The event which brought together captains of industry, companies in the Ghana Club 100, and members of the diplomatic community, was organized to provide perspective on best practices for business owners in the drafting, development and implementation of TTA’s.

 Under GIPC legislation a technology transfer agreement refers to an agreement with an enterprise which involves:

  • assignment, sale and licensing of all forms of industrial property e.g. patents, industrial designs and trademarks
  • provision of technical expertise e.g. feasibility studies, plans, diagrams, models formulae
  • provision of technical know-how
  • provision of managerial services and personnel training between a company in Ghana (Transferee) and a company outside Ghana (Transferor)

 She said services such as industrial property, technical expertise, knowhow and managerial services were the four general areas under the GIPC law that needed to be registered adding, “So if there is such an agreement between a local company and a foreign company covering any one or more of these services, the company must register such an agreement with the GIPC”.

 The law insists that if the services a company needs are available in Ghana, that service cannot be the subject of a TTA, where same is paid for through transfer of money outside the country.  The law seeks to encourage local companies to use local services.

 “Transfer of fees is a key issue; local companies are converting their revenue to foreign currencies and taking it out of the country, and this has a huge effect on the Ghana cedi. We are talking about millions of dollars here; the average company that comes to the centre makes $3 to $4 million dollars averagely per annum and some are transferring $15 to 20 million yearly under these agreements”, she added.

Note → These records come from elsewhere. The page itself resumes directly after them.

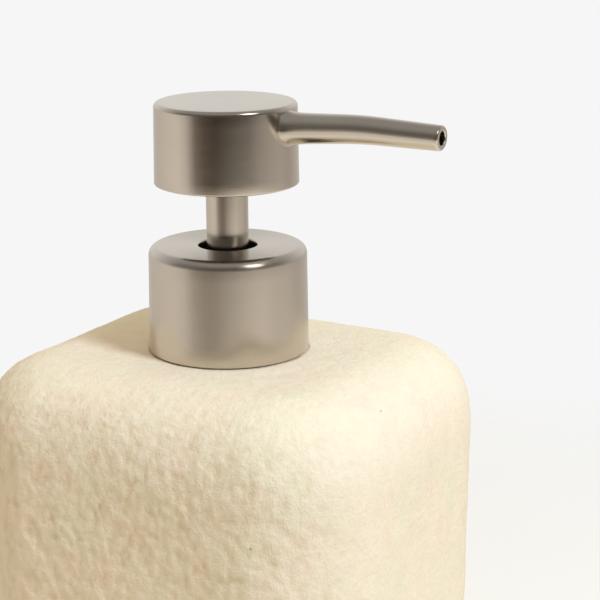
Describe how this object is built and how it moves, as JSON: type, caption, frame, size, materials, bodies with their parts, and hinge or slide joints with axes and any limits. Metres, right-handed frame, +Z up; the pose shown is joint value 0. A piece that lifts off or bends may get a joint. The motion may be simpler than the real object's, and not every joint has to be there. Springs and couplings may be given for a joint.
{
  "type": "soap pump dispenser",
  "caption": "Tabletop soap dispenser: cast rounded-box container with a matte rough surface and a screwed-on satin metal lotion pump with a drum head and a long bent spout.",
  "frame": {"origin": "on the pump's axis, in the plane that the pad rests on", "axes": "+Z up along the pump's axis; +X along the spout, square to a narrow face of the container; the wide faces look along -Y and +Y"},
  "size_m": [0.0928, 0.08, 0.1654],
  "materials": {
    "cast_body": "matte cream cast stone-effect resin with a rough, fibrous, pitted surface",
    "foam_pad": "matte closed-cell pad",
    "satin_nickel": "satin, warm nickel tone, finely turned",
    "bright_steel": "bright drawn stainless steel",
    "dark_plastic": "moulded black polypropylene",
    "natural_plastic": "moulded natural polypropylene",
    "soft_seal": "soft foam seal"
  },
  "bodies": {
    "container": {"body_shell": "cast_body", "base_plate": "cast_body", "base_pad": "foam_pad", "neck_insert": "dark_plastic"},
    "pump_unit": {"pump_housing": "natural_plastic", "stem_guide": "dark_plastic", "gasket": "soft_seal", "dip_tube": "natural_plastic", "ball_retainer": "natural_plastic", "main_spring": "bright_steel"},
    "closure": {"collar_shell": "satin_nickel", "screw_cap": "dark_plastic"},
    "plunger": {"piston_rod": "natural_plastic"},
    "piston": {"piston": "natural_plastic"},
    "head": {"head_shell": "satin_nickel", "actuator_core": "dark_plastic", "spout_tube": "satin_nickel", "stem_sleeve": "satin_nickel", "stem": "natural_plastic"},
    "inlet_ball": {"inlet_ball": "bright_steel"}
  },
  "joints": [
    {"name": "pump_lift", "type": "slide", "parent": "container", "child": "pump_unit", "axis": [0, 0, 1], "range_m": [0, 0.00636]},
    {"name": "closure_turn", "type": "hinge", "parent": "pump_unit", "child": "closure", "pos_m": [0, 0, 0.125], "axis": [0, 0, 1], "range_deg": [0, 540]},
    {"name": "head_press", "type": "slide", "parent": "pump_unit", "child": "plunger", "axis": [0, 0, -1], "range_m": [0, 0.0115], "stiffness_N_per_m": 600, "springref_m": -0.012, "deforming": ["main_spring"]},
    {"name": "spout_swivel", "type": "hinge", "parent": "plunger", "child": "head", "pos_m": [0, 0, 0.15], "axis": [0, 0, 1], "continuous": true},
    {"name": "piston_slip", "type": "slide", "parent": "plunger", "child": "piston", "axis": [0, 0, 1], "range_m": [0, 0.0012]},
    {"name": "inlet_ball_lift", "type": "slide", "parent": "pump_unit", "child": "inlet_ball", "axis": [0, 0, 1], "range_m": [0, 0.0014]}
  ],
  "couplings": [
    {"joint": "pump_lift", "follows": "closure_turn", "m_per_rad": 0.0006737}
  ]
}
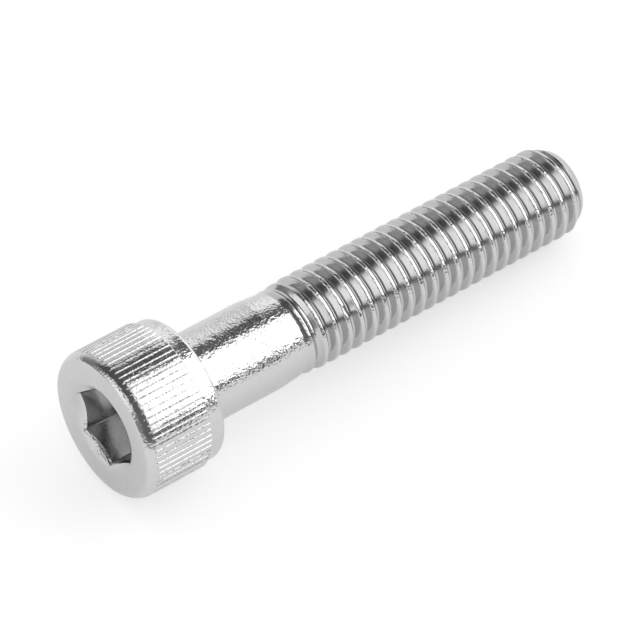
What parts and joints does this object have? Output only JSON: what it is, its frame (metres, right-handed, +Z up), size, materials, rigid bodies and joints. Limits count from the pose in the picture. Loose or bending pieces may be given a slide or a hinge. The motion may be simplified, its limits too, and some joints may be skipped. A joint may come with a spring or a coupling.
{
  "type": "hex socket cap screw",
  "caption": "Partly threaded steel cap screw with a knurled cylindrical head and a hex socket, for clamping parts into a tapped hole or a nut.",
  "frame": {"origin": "centre of the bottom of the bounding box, on the surface that the screw lies on", "axes": "+X from the head to the tip, +Z up; the screw's own axis lies in the XZ plane and dips 3.63 degrees towards the tip, as the screw rests on its head and its thread"},
  "size_m": [0.0476, 0.0128, 0.013],
  "materials": {
    "stainless_steel": "cold forged and rolled, bright, passivated"
  },
  "bodies": {
    "root": {"screw": "stainless_steel"}
  },
  "joints": []
}
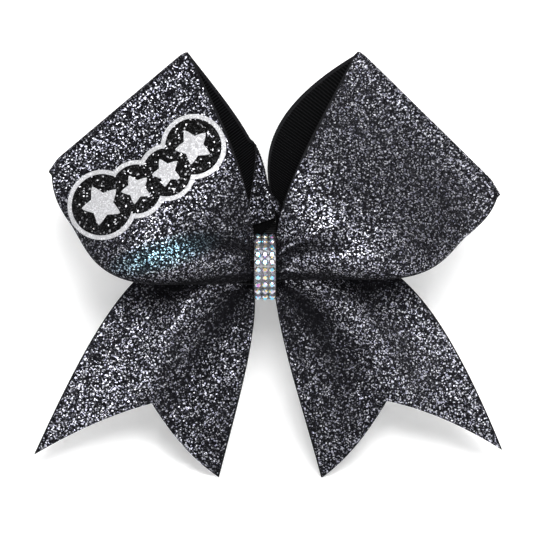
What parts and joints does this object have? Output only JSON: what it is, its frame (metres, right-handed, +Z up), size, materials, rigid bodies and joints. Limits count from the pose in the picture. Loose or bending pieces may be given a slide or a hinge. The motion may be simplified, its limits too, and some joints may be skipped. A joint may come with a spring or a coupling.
{
  "type": "cheer hair bow",
  "caption": "Large two-loop hair bow of glitter ribbon over black grosgrain, with notched tails, a crystal band at the centre, a star decal on one loop and a hair elastic behind.",
  "frame": {"origin": "on the flat back of the centre wrap, where the bow lies against the hair, level with the middle of the stone band", "axes": "+X to the right of the bow as seen from the front, -Y out of its front, +Z up, towards the tops of the loops"},
  "size_m": [0.1915, 0.056, 0.1742],
  "materials": {
    "black_grosgrain": "matt ribbed weave",
    "charcoal_glitter": "coarse charcoal and silver glitter on cloth, sparkling",
    "silver_glitter": "fine silver white glitter film",
    "black_glitter": "fine black glitter film",
    "crystal": "cut crystal with a rainbow coating, clear",
    "silver_tape": "bright silver mesh",
    "black_nylon": "moulded nylon",
    "black_elastic": "braided elastic cord"
  },
  "bodies": {
    "bow": {"left_loop_grosgrain": "black_grosgrain", "left_loop_glitter_facing": "charcoal_glitter", "right_loop_grosgrain": "black_grosgrain", "right_loop_glitter_facing": "charcoal_glitter", "loop_ribbon_front_pinch": "charcoal_glitter", "loop_ribbon_rear_pinch": "black_grosgrain", "tail_ribbon_pinch": "black_grosgrain", "cinch_tie_strap": "black_nylon", "cinch_tie_head": "black_nylon", "centre_wrap": "black_grosgrain", "stone_band_tape": "silver_tape", "stone_row1_col1": "crystal", "stone_row1_col2": "crystal", "stone_row1_col3": "crystal", "stone_row2_col1": "crystal", "stone_row2_col2": "crystal", "stone_row2_col3": "crystal", "stone_row3_col1": "crystal", "stone_row3_col2": "crystal", "stone_row3_col3": "crystal", "stone_row4_col1": "crystal", "stone_row4_col2": "crystal", "stone_row4_col3": "crystal", "stone_row5_col1": "crystal", "stone_row5_col2": "crystal", "stone_row5_col3": "crystal", "stone_row6_col1": "crystal", "stone_row6_col2": "crystal", "stone_row6_col3": "crystal", "stone_row7_col1": "crystal", "stone_row7_col2": "crystal", "stone_row7_col3": "crystal", "stone_row8_col1": "crystal", "stone_row8_col2": "crystal", "stone_row8_col3": "crystal", "stone_row9_col1": "crystal", "stone_row9_col2": "crystal", "stone_row9_col3": "crystal", "stone_row10_col1": "crystal", "stone_row10_col2": "crystal", "stone_row10_col3": "crystal", "decal_border": "silver_glitter", "decal_ground": "black_glitter", "decal_star_1": "silver_glitter", "decal_star_2": "silver_glitter", "decal_star_3": "silver_glitter", "decal_star_4": "silver_glitter"},
    "left_tail": {"left_tail_grosgrain": "black_grosgrain", "left_tail_glitter_facing": "charcoal_glitter"},
    "right_tail": {"right_tail_grosgrain": "black_grosgrain", "right_tail_glitter_facing": "charcoal_glitter"},
    "elastic": {"hair_elastic": "black_elastic"}
  },
  "joints": [
    {"name": "left_tail_swing", "type": "hinge", "parent": "bow", "child": "left_tail", "pos_m": [-0.0065, -0.0055, -0.005], "axis": [0, 0, -1], "range_deg": [0, 30], "stiffness_Nm_per_rad": 0.01},
    {"name": "right_tail_swing", "type": "hinge", "parent": "bow", "child": "right_tail", "pos_m": [0.0065, -0.0055, -0.005], "axis": [0, 0, 1], "range_deg": [0, 30], "stiffness_Nm_per_rad": 0.01},
    {"name": "elastic_swing", "type": "hinge", "parent": "bow", "child": "elastic", "pos_m": [0, -0.0029, 0.016], "axis": [1, 0, 0], "range_deg": [-40, 60], "stiffness_Nm_per_rad": 0.02}
  ]
}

 Mrs. Orleans-Lindsay, however, mentioned that there were some challenges with the registration and implementation of the TTA’s such as the delays in submission to GIPC, constrains to quick review of TTA by the Centre, and the requirement of second regulatory approval for renewal for TTA’s.

 Nevertheless, she said, failure to register a TTA with the GIPC was a breach of the GIPC Act 2013, Act 865 and L.I 1547 which was liable to a summary conviction.

 Additionally, a company which fails to register its TTA with the GIPC cannot legally transfer fees and charges to the Transferor in relation to technology transferred.

 “The GIPC may also suspend, cancel or revoke the registration and advise Bank of Ghana to suspend any remittance and incentives granted to the company among others if you fail to register”, she added.

 Speaking to the press at the event, Mr Yofi Grant, Chief Executive Officer of GIPC, explained that under the GIPC’s Technology Transfer Regulation, 1992 (L.I 1547), it is  expected that such services and agreements between  two companies should  be registered and paid for.

The Head of Transfer Pricing Unit of the Ghana Revenue Authority, Mr. Kwame Owusu, also shed light on how some companies were flouting the law.

He encouraged companies to stop flouting the law and register their agreements with the GIPC.